"Ketika memasuki Sekolah Menengah Pertama (SMP), serangan bully-an tersebut masih terus berlanjut. Sebagian teman-teman di SD, adalah juga teman-teman semasa SMP," lanjut Siskaeee, yang untuk kesekian kalinya menyeka air matanya.
Di masa Sekolah Menengah Atas (SMA), meski Siskaeee sekolah di Madrasah, serangan bully-an tak juga mereda. Intensitasnya kian tajam. Frekuensinya juga makin meningkat. Maklum, masa-masa SMA adalah masa teman-temannya sangat gandrung mengeksplorasi media sosial. Sekali lagi, Siskaeee sama sekali tidak punya daya untuk membalas semua serangan bully-an tersebut.
"Puncaknya, ketika saya tidak bisa ikut studi tur ke Bali, karena tidak punya uang untuk membayar biayanya. Saya anak miskin. Nenek saya hanya buruh tani," ujar Siskaeee, dengan mata menerawang. Sampai di sini, ia cukup lama tercenung. Selintas saya melihat, ia beberapa kali menelan air ludahnya sendiri. Seolah hendak menghapus jejak hidup yang pahit, namun apa hendak dikata ... Siskaeee tak kuasa.
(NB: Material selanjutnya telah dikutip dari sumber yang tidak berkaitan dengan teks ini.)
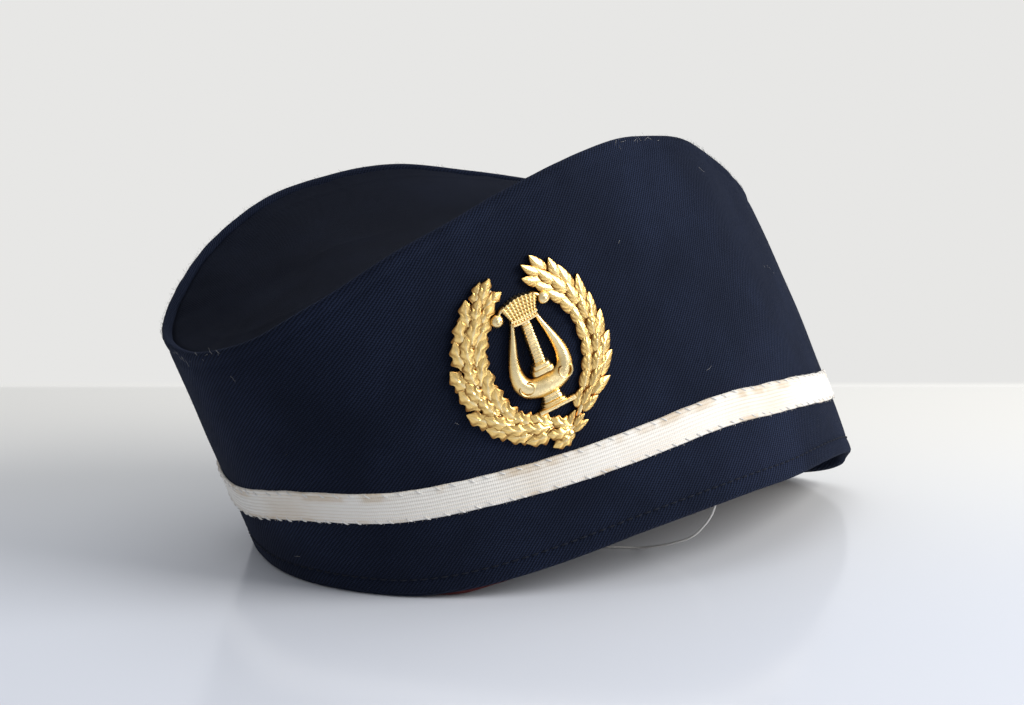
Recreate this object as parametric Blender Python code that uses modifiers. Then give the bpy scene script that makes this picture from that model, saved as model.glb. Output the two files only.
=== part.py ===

Di-Bully di Kampung, Dirangkul di Rantau
Setamat sekolah Madrasah di desa--sengaja tidak saya tuliskan nama desanya--di Kabupaten Sidoarjo, Jawa Timur, Siskaeee memilih pergi dari sana. Ia ingin lepas dari serangan bully-an. Ia nyaris tak kuat menanggung guncangan serta beban psikis yang selama bertahun-tahun menderanya. Pilihannya: Bali, Pulau Dewata.
"Ketika itu, saya berfikir sederhana saja. Bali kan destinasi wisata favorit. Banyak turis di sana. Tentu banyak pula peluang kerja yang tersedia," ujar Siskaeee, kali ini dengan mata berbinar. Tanpa persiapan, tak lama setelah lulus Madrasah, Siskaeee pergi ke Bali. Tak ada saudara di sana. Tak ada pula kenalan. Secara door to door, ia mengajukan diri untuk bekerja.
Akhirnya, pengelola sebuah rumah makan, menerimanya bekerja sebagai tukang cuci piring. Itu karir pertama Siskaeee di Bali. Rekan-rekan kerjanya menerima kehadirannya dengan ramah serta penuh kekeluargaan. Secara serabutan, ia bekerja dari satu usaha kuliner ke usaha kuliner yang lain. Sekitar 3,5 tahun Siskaeee hidup dan bekerja di Bali.
Di sana, ia bukan hanya bekerja. Tapi, juga menimba ilmu pengetahuan. Sebagian dari penghasilannya, ia gunakan untuk kursus Bahasa Inggris. Ia juga mengikuti berbagai seminar internet marketing dan berbagai kursus tentang berbisnis secara online. Kepercayaan dirinya tumbuh pesat. Beberapa kali ia pulang ke kampung, karena ada adik laki-lakinya yang masih sekolah di kampung dan tinggal bersama neneknya.
"Saya sangat terharu, ternyata Bali sangat toleran. Padahal, agama yang saya anut berbeda dengan agama mayoritas di Bali. Mereka justru menerima saya dengan penuh suka-cita. Sebaliknya, di desa saya di Sidoarjo, yang merupakan tanah kelahiran saya, yang mayoritas beragama sama dengan saya, justru mem-bully saya bertahun-tahun tanpa henti. Padahal, saya tidak bikin ulah. Tidak bikin onar," kembali Siskaeee terisak, tak kuasa membendung air matanya.
Lebih dari satu jam berbincang dengan Siskaeee di Polda Daerah Istimewa Yogyakarta (DIY), saya menemukan energi yang kuat dalam sosok wanita tersebut. Jika saja ia wanita yang rapuh, mungkin ia sudah terjerumus ke dalam lembah prostitusi dan lembah narkoba yang mengenaskan.